Ce projet ambitieux et unique au monde est porté par 7 grands laboratoires de recherche européens : le Centre de Recherche Astrophysique de Lyon (France) qui en est le pilote, le Centre Européen d’Astronomie (ESO), l’Observatoire de Leiden (Pays-Bas), le Laboratoire d’Astrophysique de Tarbes-Toulouse (France), l’Institut d’Astrophysique de Göttingen (Allemagne), le Laboratoire d’Astrophysique de l’Institut Polytechnique de Zurich (Suisse) et l’Observatoire de Potsdam (Allemagne).

Le consortium regroupe ainsi plus d’une centaine de chercheurs et d’ingénieurs couvrant toutes les spécialités nécessaires à la réalisation et à l’exploitation de l’instrument : optique, mécanique, électronique, cryogénie, traitement du signal, management, astrophysique instrumentale et théorique.

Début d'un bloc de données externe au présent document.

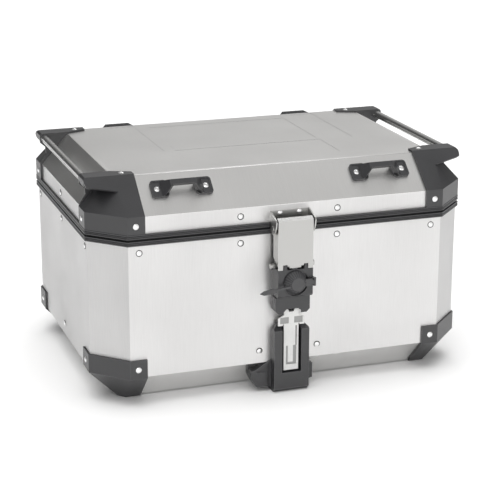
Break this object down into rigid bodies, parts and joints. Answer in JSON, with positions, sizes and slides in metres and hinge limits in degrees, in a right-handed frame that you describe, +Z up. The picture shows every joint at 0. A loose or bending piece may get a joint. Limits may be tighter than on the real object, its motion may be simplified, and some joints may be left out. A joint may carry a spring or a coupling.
{
  "type": "motorcycle top case",
  "caption": "Riveted aluminium luggage box for a rear rack, with moulded corners, a rear-hinged lid, a key-locked front latch, grab rails and tie loops.",
  "frame": {"origin": "on the ground plane, in the middle of the base plate's underside", "axes": "+X to the case's right, +Y towards the hinges, +Z up; the latch faces -Y"},
  "size_m": [0.5914, 0.479, 0.3382],
  "materials": {
    "satin_aluminium": "fine satin grain, clear anodised",
    "rail_aluminium": "extruded, satin",
    "rivet_aluminium": "bright, lightly domed",
    "stainless_steel": "bead blasted",
    "zinc_steel": "zinc plated",
    "moulded_black": "fine moulded grain",
    "slider_plastic": "smooth satin",
    "black_rubber": "matt rubber",
    "lock_metal": "satin chrome"
  },
  "bodies": {
    "case": {"base_corner_front_left": "moulded_black", "base_corner_front_right": "moulded_black", "base_corner_rear_left": "moulded_black", "base_corner_rear_right": "moulded_black", "base_corner_rivets": "rivet_aluminium", "base_plate": "moulded_black", "base_plate_screws": "zinc_steel", "body_rim": "moulded_black", "body_wall": "satin_aluminium", "dust_cap_anchor": "moulded_black", "floor_mat": "black_rubber", "floor_pan": "satin_aluminium", "foot_wedge": "moulded_black", "hinge_leaf_body_left": "zinc_steel", "hinge_leaf_body_right": "zinc_steel", "hinge_pin_left": "zinc_steel", "hinge_pin_right": "zinc_steel", "hinge_rivets_body": "rivet_aluminium", "key_bezel": "lock_metal", "latch_cross_pin": "stainless_steel", "lock_back_plate": "zinc_steel", "lock_block_lower": "moulded_black", "lock_block_upper": "moulded_black", "lock_foot": "moulded_black", "lock_screws": "zinc_steel", "pan_rivets": "rivet_aluminium", "slider_spring": "zinc_steel", "wall_rivets": "rivet_aluminium"},
    "lid": {"grab_rail_left": "rail_aluminium", "grab_rail_right": "rail_aluminium", "lid_corner_front_left": "moulded_black", "lid_corner_front_right": "moulded_black", "lid_corner_rear_left": "moulded_black", "lid_corner_rear_right": "moulded_black", "lid_corner_rivets": "rivet_aluminium", "lid_rim": "moulded_black", "lid_rivets": "rivet_aluminium", "lid_seal": "black_rubber", "lid_shell": "satin_aluminium", "tie_loop_front_left": "moulded_black", "tie_loop_front_right": "moulded_black", "tie_loop_rear_left": "moulded_black", "tie_loop_rear_right": "moulded_black", "tie_loop_rivets": "rivet_aluminium", "rail_screws": "zinc_steel", "latch_bracket": "stainless_steel", "latch_bracket_rivets": "rivet_aluminium", "latch_pin": "stainless_steel", "hinge_leaf_lid_left": "zinc_steel", "hinge_leaf_lid_right": "zinc_steel", "hinge_rivets_lid": "rivet_aluminium"},
    "latch_arm": {"latch_arm": "stainless_steel", "arm_striker": "stainless_steel"},
    "dust_cap": {"dust_cap": "black_rubber"},
    "key_barrel": {"key_barrel": "lock_metal"},
    "lock_pawl": {"lock_pawl": "zinc_steel"},
    "release_slider": {"release_slider": "slider_plastic"}
  },
  "joints": [
    {"name": "lid_hinge", "type": "hinge", "parent": "case", "child": "lid", "pos_m": [0, 0.222, 0.254], "axis": [-1, 0, 0], "range_deg": [0, 95]},
    {"name": "latch_arm_pivot", "type": "hinge", "parent": "lid", "child": "latch_arm", "pos_m": [0, -0.228, 0.2565], "axis": [-1, 0, 0], "range_deg": [0, 60]},
    {"name": "dust_cap_swing", "type": "hinge", "parent": "case", "child": "dust_cap", "pos_m": [0.028, -0.243, 0.175], "axis": [0, 0, 1], "range_deg": [0, 110]},
    {"name": "key_turn", "type": "hinge", "parent": "case", "child": "key_barrel", "pos_m": [0, -0.23, 0.175], "axis": [0, -1, 0], "range_deg": [0, 90]},
    {"name": "pawl_lift", "type": "slide", "parent": "case", "child": "lock_pawl", "axis": [0, 0, 1], "range_m": [0, 0.004]},
    {"name": "slider_lift", "type": "slide", "parent": "case", "child": "release_slider", "axis": [0, 0, 1], "range_m": [0, 0.008], "stiffness_N_per_m": 200, "springref_m": -0.004, "deforming": ["slider_spring"]}
  ],
  "couplings": [
    {"joint": "pawl_lift", "follows": "key_turn", "m_per_rad": 0.002546}
  ]
}
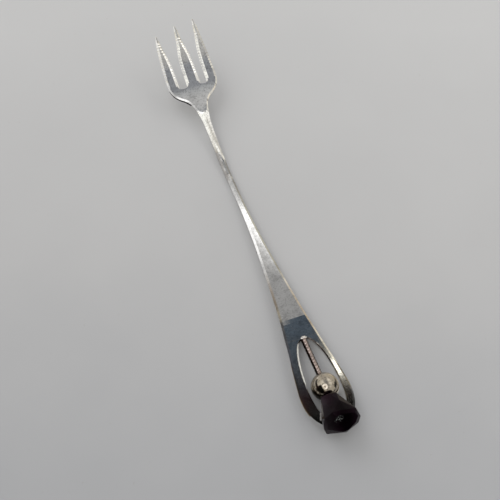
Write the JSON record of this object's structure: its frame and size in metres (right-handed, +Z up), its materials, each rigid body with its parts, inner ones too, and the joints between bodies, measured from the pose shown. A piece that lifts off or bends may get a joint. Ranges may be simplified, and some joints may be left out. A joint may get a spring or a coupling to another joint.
{
  "type": "oyster fork",
  "caption": "Slender table fork with notched tines, bevelled handle and a pierced loop framing a thistle with wire stem, round bead and faceted dark stone.",
  "frame": {"origin": "middle of the bounding box, on the table that the fork lies on", "axes": "+Y along the fork toward the tines, +Z up out of its face"},
  "size_m": [0.0162, 0.146, 0.0154],
  "materials": {
    "blank_silver": "polished",
    "stem_silver": "satin",
    "bead_silver": "polished",
    "cement": "matte",
    "stone": "polished"
  },
  "bodies": {
    "root": {"fork_blank": "blank_silver", "thistle_stem": "stem_silver", "bead_front_half": "bead_silver", "bead_rear_half": "bead_silver", "stone_cement": "cement", "thistle_stone": "stone"}
  },
  "joints": []
}
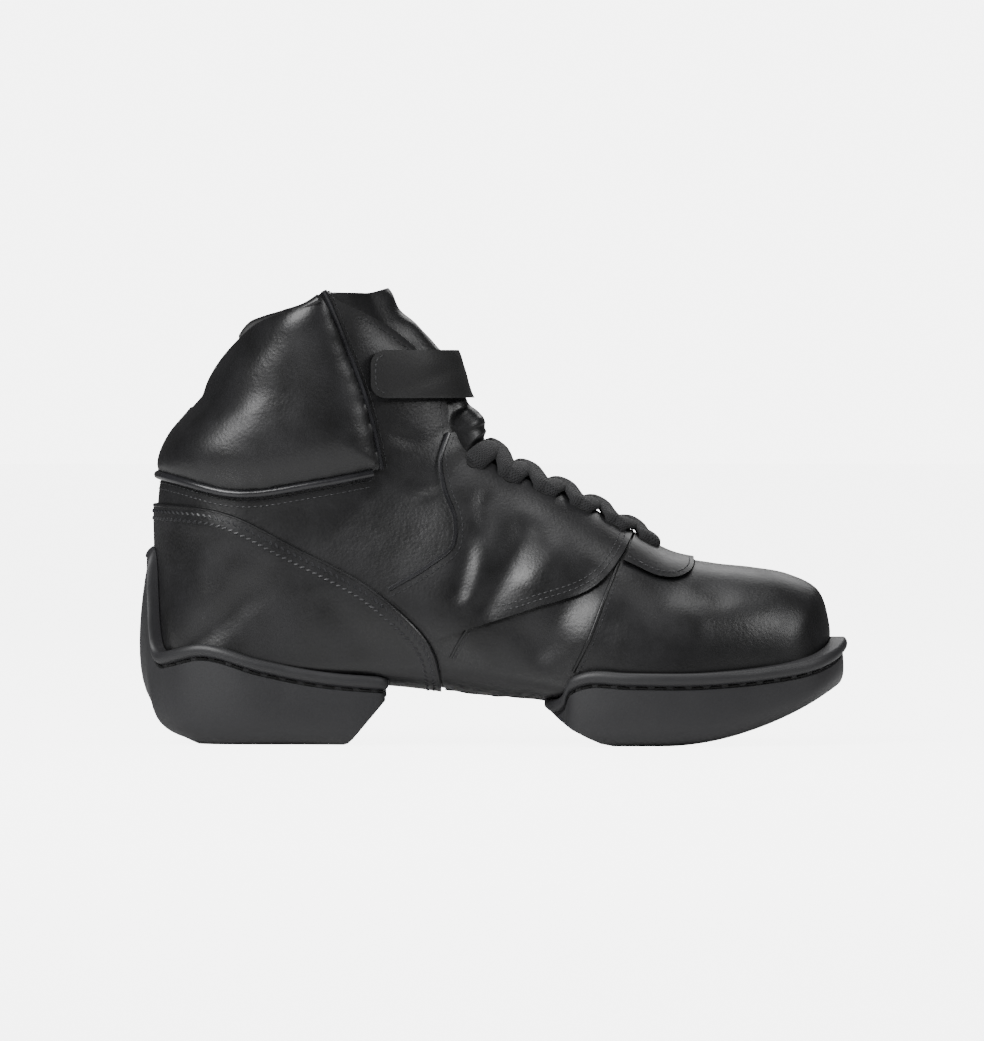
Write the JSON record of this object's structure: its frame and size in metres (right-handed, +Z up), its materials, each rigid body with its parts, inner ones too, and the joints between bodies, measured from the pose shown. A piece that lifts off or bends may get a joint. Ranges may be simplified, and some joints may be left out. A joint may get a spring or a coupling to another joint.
{
  "type": "dance sneaker",
  "caption": "High-top split-sole dance sneaker for the right foot, laced, with a padded collar, an ankle strap and separate heel and forefoot sole units.",
  "frame": {"origin": "middle of the shoe's bounding box, on the floor under the soles", "axes": "+X from heel to toe, +Z up from the floor, -Y towards the outer side of the foot"},
  "size_m": [0.275, 0.1082, 0.1751],
  "materials": {
    "upper_leather": "smooth black leather, semi-gloss, fine grain",
    "counter_leather": "smooth black leather, stiffened, semi-gloss",
    "overlay_leather": "smooth black leather, stitched edges",
    "pad_leather": "soft black leather over foam, rumpled",
    "tongue_leather": "soft black leather over foam",
    "insole_cloth": "black woven lining",
    "strap_leather": "black leather strap, edge stitched",
    "lace_cord": "black woven lace, matt",
    "sole_rubber": "matt black moulded rubber"
  },
  "bodies": {
    "root": {"upper": "upper_leather", "counter": "counter_leather", "eyestay_lateral": "overlay_leather", "eyestay_medial": "overlay_leather", "throat_bib": "overlay_leather", "collar_pad": "pad_leather", "tongue": "tongue_leather", "insole": "insole_cloth", "ankle_strap": "strap_leather", "lace": "lace_cord", "outsole_heel": "sole_rubber", "outsole_forefoot": "sole_rubber"}
  },
  "joints": []
}
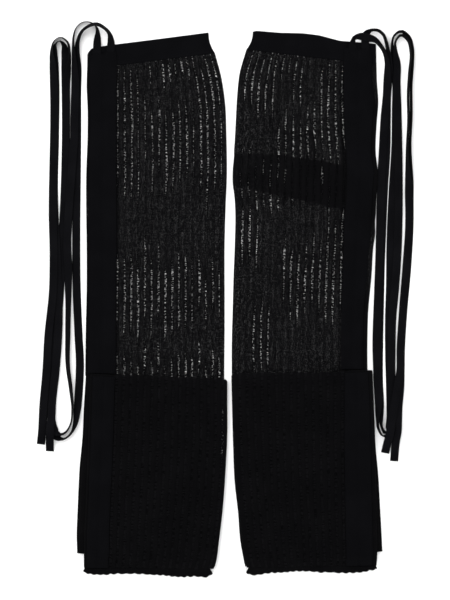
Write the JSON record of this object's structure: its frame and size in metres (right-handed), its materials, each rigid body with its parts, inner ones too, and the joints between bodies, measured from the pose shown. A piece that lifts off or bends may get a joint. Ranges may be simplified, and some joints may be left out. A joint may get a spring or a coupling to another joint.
{
  "type": "pair of long footless rib-knit leg warmers",
  "caption": "Pair of long footless rib-knit tubes with a top band, two-tunnel channel strip and ties, laid flat with the lower third folded.",
  "frame": {"origin": "on the surface that the pair lies on, at the middle of the pair without its ties", "axes": "+Y up the legs towards the top bands, +Z away from the surface, +X towards the right leg as it is seen from above"},
  "size_m": [0.4144, 0.6085, 0.0177],
  "materials": {
    "rib_knit": "matt black sheer rib knit with open ladders between its ribs",
    "plain_knit": "matt black plain knit",
    "tape_knit": "soft black knitted tape"
  },
  "bodies": {
    "root": {"left_leg_panel": "rib_knit", "left_top_band": "plain_knit", "left_channel": "plain_knit", "left_folded_core": "rib_knit", "left_cuff_panel": "rib_knit", "left_cuff_channel": "plain_knit", "left_hem": "rib_knit", "left_tie_a": "tape_knit", "left_tie_b": "tape_knit", "right_leg_panel": "rib_knit", "right_top_band": "plain_knit", "right_channel": "plain_knit", "right_folded_core": "rib_knit", "right_cuff_panel": "rib_knit", "right_cuff_channel": "plain_knit", "right_hem": "rib_knit", "right_tie_a": "tape_knit", "right_tie_b": "tape_knit", "right_tuck": "rib_knit"}
  },
  "joints": []
}
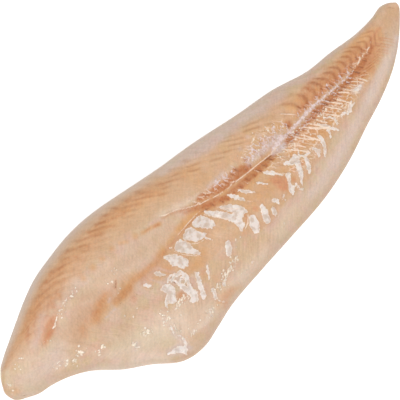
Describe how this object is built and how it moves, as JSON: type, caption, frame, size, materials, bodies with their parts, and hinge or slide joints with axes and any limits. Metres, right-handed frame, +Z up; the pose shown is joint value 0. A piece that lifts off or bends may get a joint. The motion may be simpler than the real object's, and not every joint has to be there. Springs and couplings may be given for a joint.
{
  "type": "raw cod fillet",
  "caption": "Raw skinned cod fillet lying bone side up, with a thick loin, a thin belly flap and flakes in a W pattern along a brown backbone line.",
  "frame": {"origin": "middle of the fillet's box, on the surface that the fillet lies on", "axes": "+X along the fillet from the head end to the tail, +Y from the belly edge to the back edge, +Z up out of the bone side"},
  "size_m": [0.38, 0.1151, 0.0289],
  "materials": {
    "flesh": "wet"
  },
  "bodies": {
    "root": {"fillet": "flesh"}
  },
  "joints": []
}
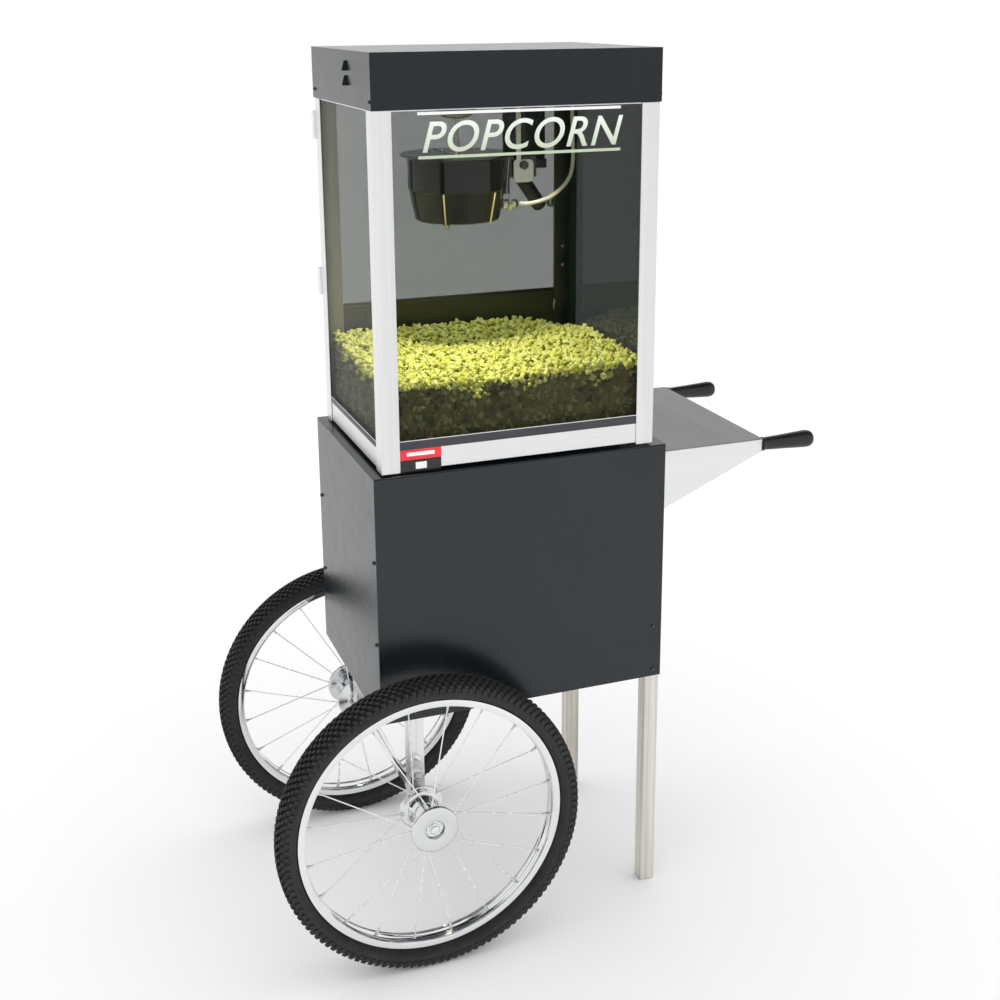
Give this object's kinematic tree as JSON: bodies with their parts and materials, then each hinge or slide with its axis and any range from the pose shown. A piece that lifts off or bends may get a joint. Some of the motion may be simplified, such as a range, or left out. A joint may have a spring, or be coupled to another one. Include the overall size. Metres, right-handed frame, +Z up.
{
  "type": "popcorn machine on a cart",
  "caption": "Glass-sided popcorn machine with a tilting kettle, standing on a black push cart with spoked wheels, legs and a push shelf with grips.",
  "frame": {"origin": "middle of the footprint, on the ground", "axes": "+X towards the push grips, +Y from the front glass towards the rear door, +Z up"},
  "size_m": [0.981, 0.556, 1.46],
  "materials": {
    "black_sheet": "satin",
    "stainless": "satin",
    "chrome": "polished",
    "tyre_rubber": "matte",
    "grip_rubber": "satin",
    "tinted_glass": "gloss",
    "kettle_enamel": "gloss",
    "black_plastic": "satin",
    "motor_metal": "satin",
    "lamp_glass": "satin",
    "popcorn": "matte"
  },
  "bodies": {
    "frame": {"cart_front_panel": "black_sheet", "cart_left_panel": "black_sheet", "cart_right_panel": "black_sheet", "cart_top_deck": "black_sheet", "cart_floor": "black_sheet", "cart_rear_panel": "black_sheet", "roof_cover": "black_sheet", "leg_front": "stainless", "leg_rear": "stainless", "axle_strut_front": "stainless", "axle_strut_rear": "stainless", "push_shelf": "stainless", "push_gusset_front": "stainless", "push_gusset_rear": "stainless", "base_pan": "stainless", "post_front_left": "stainless", "post_front_right": "stainless", "post_rear_left": "stainless", "post_rear_right": "stainless", "ceiling_plate": "stainless", "rear_lower_panel": "stainless", "deck_screen": "stainless", "kettle_hanger": "stainless", "kettle_conduit": "stainless", "axle": "chrome", "axle_nut_front": "chrome", "axle_nut_rear": "chrome", "kettle_pivot_bolt": "chrome", "grip_front": "grip_rubber", "grip_rear": "grip_rubber", "front_glass": "tinted_glass", "left_glass": "tinted_glass", "right_glass": "tinted_glass", "power_inlet": "black_plastic", "stir_motor": "motor_metal", "lamp": "lamp_glass", "popcorn_heap": "popcorn"},
    "wheel_front": {"tyre_front": "tyre_rubber", "rim_front": "chrome", "hub_front": "chrome"},
    "wheel_rear": {"tyre_rear": "tyre_rubber", "rim_rear": "chrome", "hub_rear": "chrome"},
    "door": {"door_glass": "tinted_glass", "door_hinge_top": "chrome", "door_hinge_bottom": "chrome", "door_knob": "chrome"},
    "cart_door": {"cart_door": "black_sheet", "cart_door_knob": "chrome"},
    "drawer": {"kernel_drawer": "stainless"},
    "kettle": {"kettle_shell": "kettle_enamel", "kettle_lid": "stainless", "kettle_arm": "kettle_enamel", "kettle_handle": "black_plastic"},
    "kettle_flap": {"kettle_lid_flap": "stainless"},
    "drive": {"drive_shaft": "chrome"},
    "stirrer": {"stirrer": "stainless"},
    "switch_kettle": {"switch_kettle": "black_plastic"},
    "switch_light": {"switch_light": "black_plastic"}
  },
  "joints": [
    {"name": "wheel_front_spin", "type": "hinge", "parent": "frame", "child": "wheel_front", "pos_m": [-0.2375, -0.25, 0.253], "axis": [0, 1, 0], "continuous": true},
    {"name": "wheel_rear_spin", "type": "hinge", "parent": "frame", "child": "wheel_rear", "pos_m": [-0.2375, 0.25, 0.253], "axis": [0, 1, 0], "continuous": true},
    {"name": "door_swing", "type": "hinge", "parent": "frame", "child": "door", "pos_m": [-0.284, 0.173, 1.2], "axis": [0, 0, 1], "range_deg": [0, 110]},
    {"name": "cart_door_swing", "type": "hinge", "parent": "frame", "child": "cart_door", "pos_m": [-0.2275, 0.1878, 0.66], "axis": [0, 0, 1], "range_deg": [0, 110]},
    {"name": "kernel_drawer_slide", "type": "slide", "parent": "frame", "child": "drawer", "axis": [0, 1, 0], "range_m": [0, 0.26]},
    {"name": "kettle_tilt", "type": "hinge", "parent": "frame", "child": "kettle", "pos_m": [0.0165, -0.015, 1.272], "axis": [0, -1, 0], "range_deg": [0, 70], "deforming": ["kettle_conduit"]},
    {"name": "kettle_lid_flap_hinge", "type": "hinge", "parent": "kettle", "child": "kettle_flap", "pos_m": [-0.1091, -0.005, 1.2944], "axis": [0, 1, 0], "range_deg": [0, 80]},
    {"name": "drive_spin", "type": "hinge", "parent": "frame", "child": "drive", "pos_m": [-0.0935, -0.005, 1.35], "axis": [0, 0, 1], "continuous": true},
    {"name": "stirrer_spin", "type": "hinge", "parent": "kettle", "child": "stirrer", "pos_m": [-0.0935, -0.005, 1.25], "axis": [0, 0, 1], "continuous": true},
    {"name": "switch_kettle_rock", "type": "hinge", "parent": "frame", "child": "switch_kettle", "pos_m": [0.0745, 0.176, 1.42], "axis": [1, 0, 0], "range_deg": [0, 16]},
    {"name": "switch_light_rock", "type": "hinge", "parent": "frame", "child": "switch_light", "pos_m": [0.1105, 0.176, 1.42], "axis": [1, 0, 0], "range_deg": [0, 16]}
  ],
  "couplings": [
    {"joint": "stirrer_spin", "follows": "drive_spin", "ratio": 1}
  ]
}
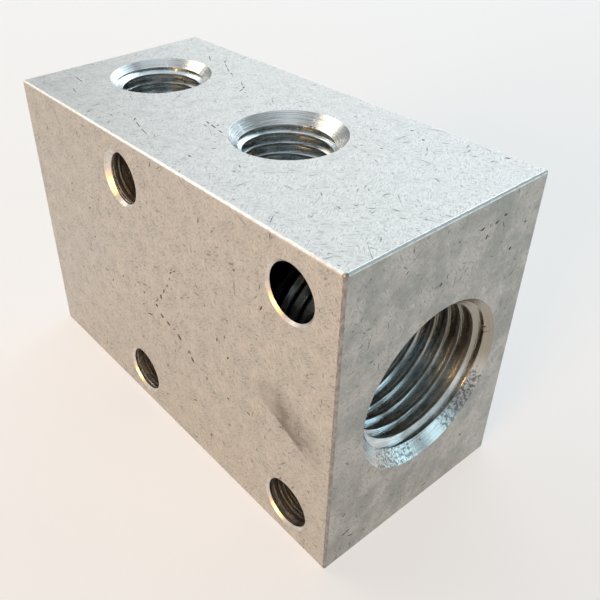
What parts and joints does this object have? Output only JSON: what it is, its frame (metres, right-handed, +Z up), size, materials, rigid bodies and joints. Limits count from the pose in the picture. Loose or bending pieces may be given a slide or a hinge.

Commencé en 2004, l’instrument va donc partir sur le site du VLT au Chili (à 2600 métres d’altitude). A partir de maintenant le consortium partira en chasse des jeunes et lointaines galaxies avec pour objectif de répondre aux questions fondamentales de la genèse et de l’évolution des galaxies. Mais MUSE pourra servir à bien d’autres recherches en astrophysique. C’est ainsi que le consortium envisage également de l’utiliser pour étudier l’environnement des trous noirs géants qui trônent au cœur des galaxies ou pour étudier les populations d’étoiles dans les galaxies proches de la notre. Simultanément l’instrument sera ouvert à la communauté des astrophysiciens des pays membres de l’ESO qui pourront utiliser les performances exceptionnelles de l’instrument afin de tenter de répondre aux grandes interrogations de l’astrophysique moderne.